I don’t care how rich and famous you are, dressing like a New Kid on the Block when you’re not a New Kid on the Block or going to ’80s costume party isn’t doing anybody any good – especially yourself. Who the hell is dressing Justin Bieber these days and don’t tell me he came up with this himself. This pastel creation reeks of stylists who think they’re ahead of the trend. But come on! Purple animal print pants? Who wears pastels when they’re trying to win their ex-girlfriend back? I suppose Bieber does but thank the Lord it’s not working.
According to Hollywood Life, a source said: “She [Selena Gomez] hasn’t laughed harder in a very long time. She was embarrassed for him.”
Finally! I usually just shower this girl with ambivalence but I might be starting to like her. But, seriously, she has to be treated with kid gloves if she’s just now realizing that Justin Bieber should always be laughed at.

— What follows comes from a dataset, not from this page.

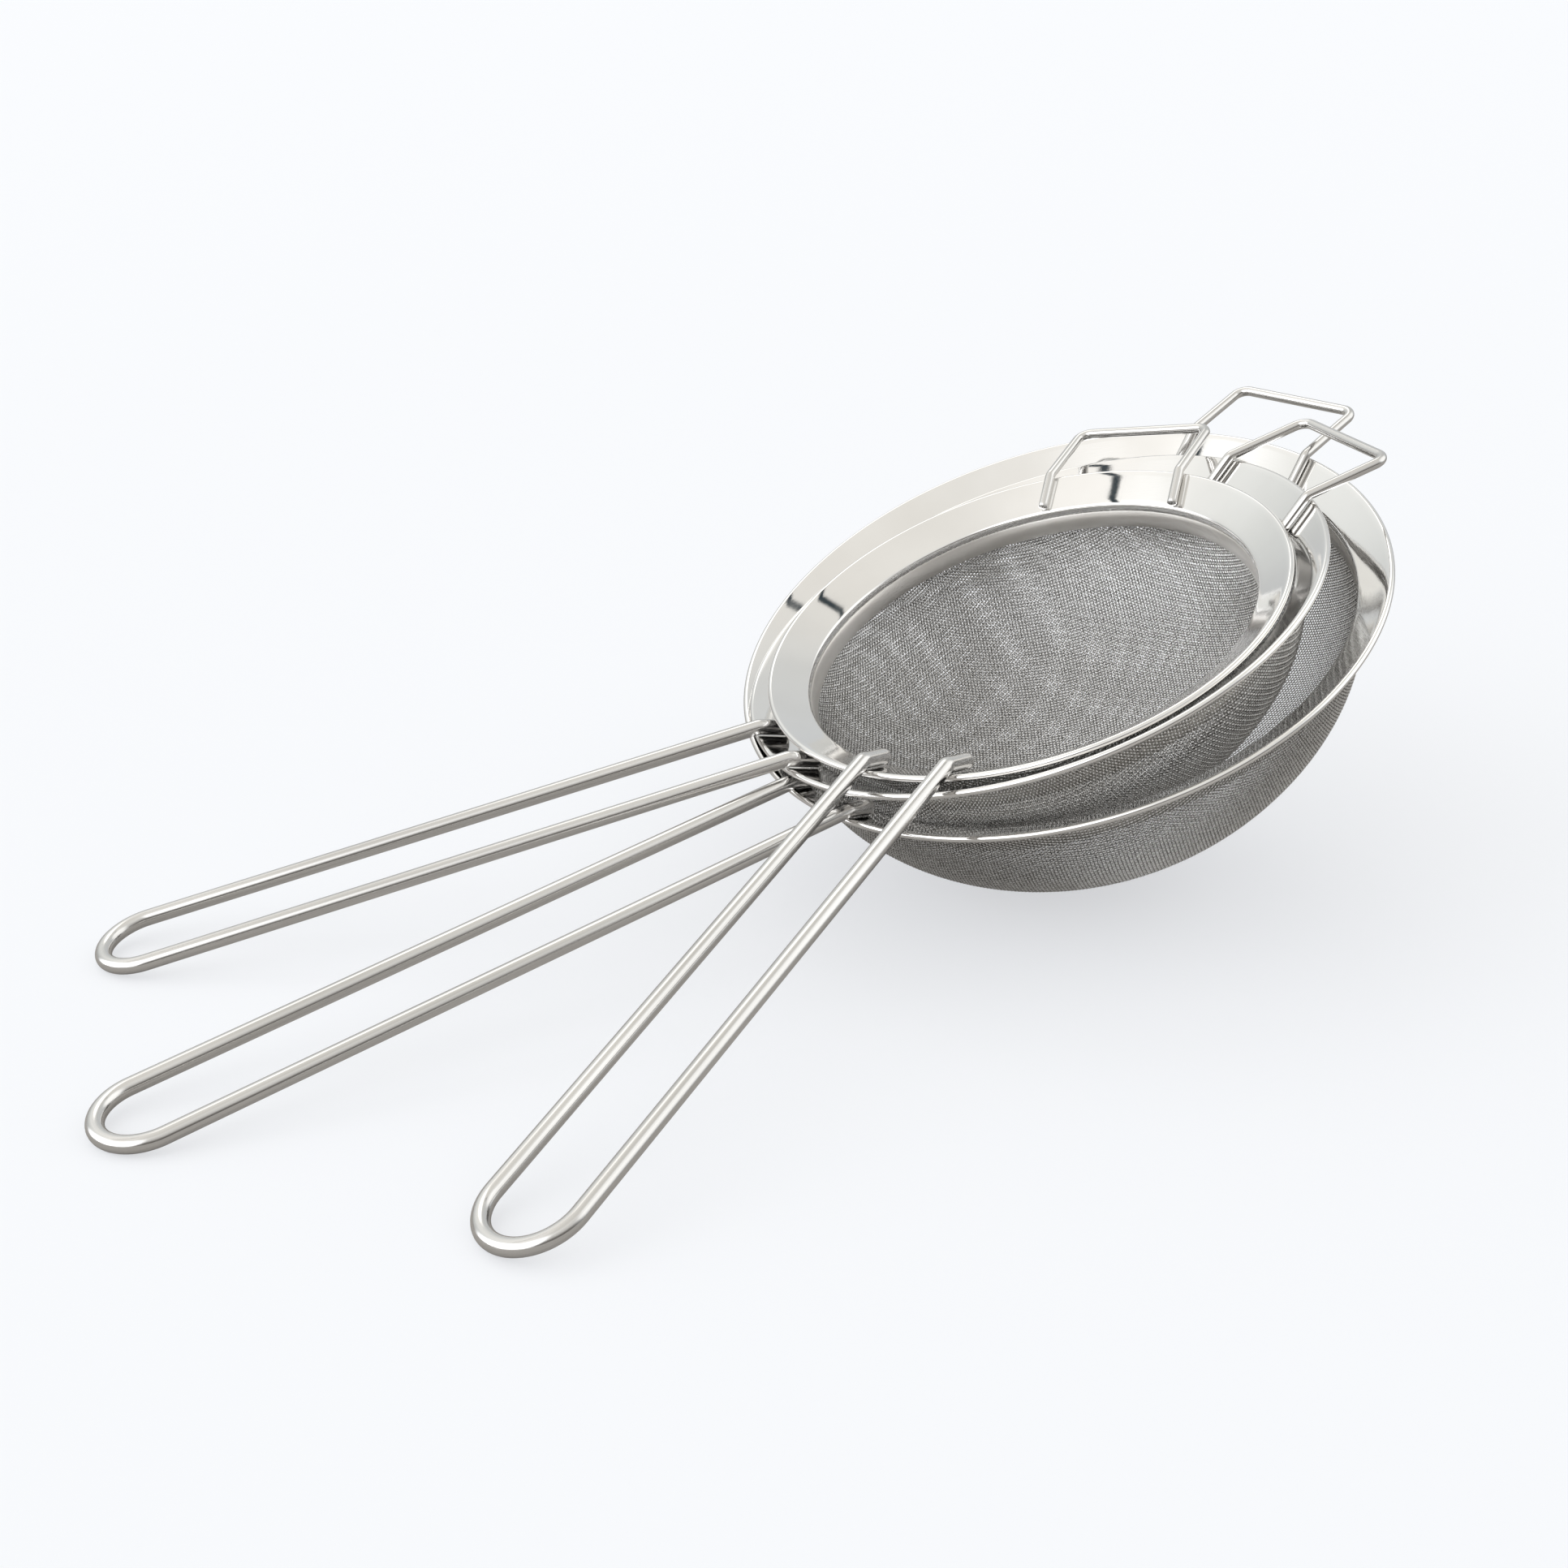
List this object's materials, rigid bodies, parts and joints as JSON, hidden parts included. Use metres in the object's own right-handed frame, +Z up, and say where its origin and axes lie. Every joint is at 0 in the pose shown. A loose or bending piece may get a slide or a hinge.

Justin Bieber’s fashion choices are only adding fuel to my theory that he is the Britney Spears in the Justin Bieber/Selena Gomez break up saga. Post-split Selena’s been out promoting Spring Breakers, hanging with her girlfriends and showing tasteful side boob. She’s coming across pretty mature and actually kinda hot which has surprised me. It’s a solid game plan and she’s working it well. No tears. No Taylor Swift cryptic sad sack tweets. I’m impressed. Bieber, on the other hand, is a straight up mess. He’s been rumored to be sleeping around with randoms (check for Britney); wearing some interesting ensembles (check check for Britney); and looking all sorts of confused and lost (check check check). Wouldn’t you be embarrassed? Selena Gomez dodged a bullet on that one. If she didn’t pull the plug sooner or later she would have found herself alongside him wearing matching denim and who needs to see that again?